Wenn du dem _panel2_ und der _linie _einen Borderlayout zuweist, klappt es


----------



## Jak111 (2. Dez 2015)

Danke es klappt! auch wenn ich nicht ganz verstehe wieso es mit dem layout(null) nicht funktioniert!?


----------



## Harry Kane (3. Dez 2015)

Der Punkt ist, dass du bei panel2 kein Layout gesetzt hattest. Dann wird als default ein FlowLayout verwendet. Dieses berücksichtigt die preferredSize der hinzugefügten Components. Und die preferredSize von MyPanel ist 1,1, weil MyPanel keine Kinderkomponenten hat.


Jak111 hat gesagt.:


> Wenn ich die Linien mit add(linie) direkt auf den JFrame zeichne


Wenn du damit deinen Thread http://www.java-forum.org/thema/problem-mit-graphics-methode.170659/ meinst: das hat nix mit JFrame oder JPanel zu tun, sondern ist eine Layout-Frage.
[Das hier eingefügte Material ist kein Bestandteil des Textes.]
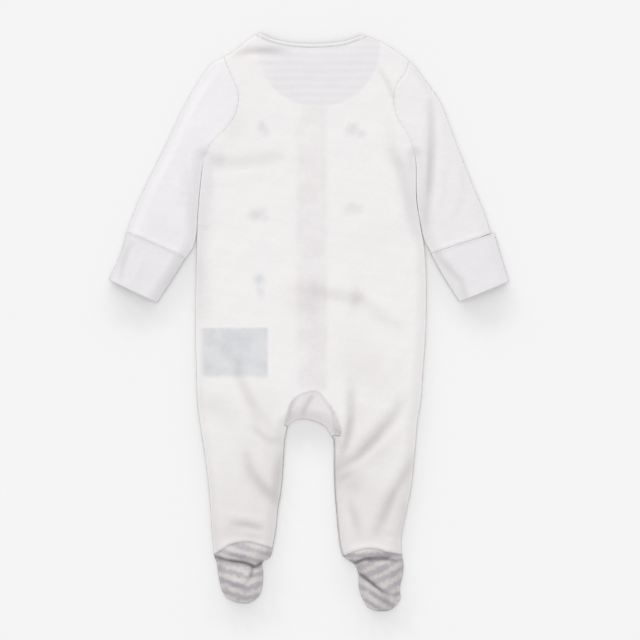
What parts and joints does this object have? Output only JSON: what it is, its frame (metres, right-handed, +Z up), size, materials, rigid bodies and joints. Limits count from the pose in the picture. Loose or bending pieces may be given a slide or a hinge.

Du verpasst dem JFrame eine GridLayout. Dieses weisst allen Zellen des Grids dieselbe Größe zu. D. h. auch wenn dein MyPanel eine preferredSize von 1, 1, hat, bekommt es trotzdem mehr zur Verfügung gestellt.
BTW: JFrame.setLayout(LayoutManager) und JFrame.add(Component) wirken nicht direkt auf dem JFrame, sondern auf dessen ContentPane.


----------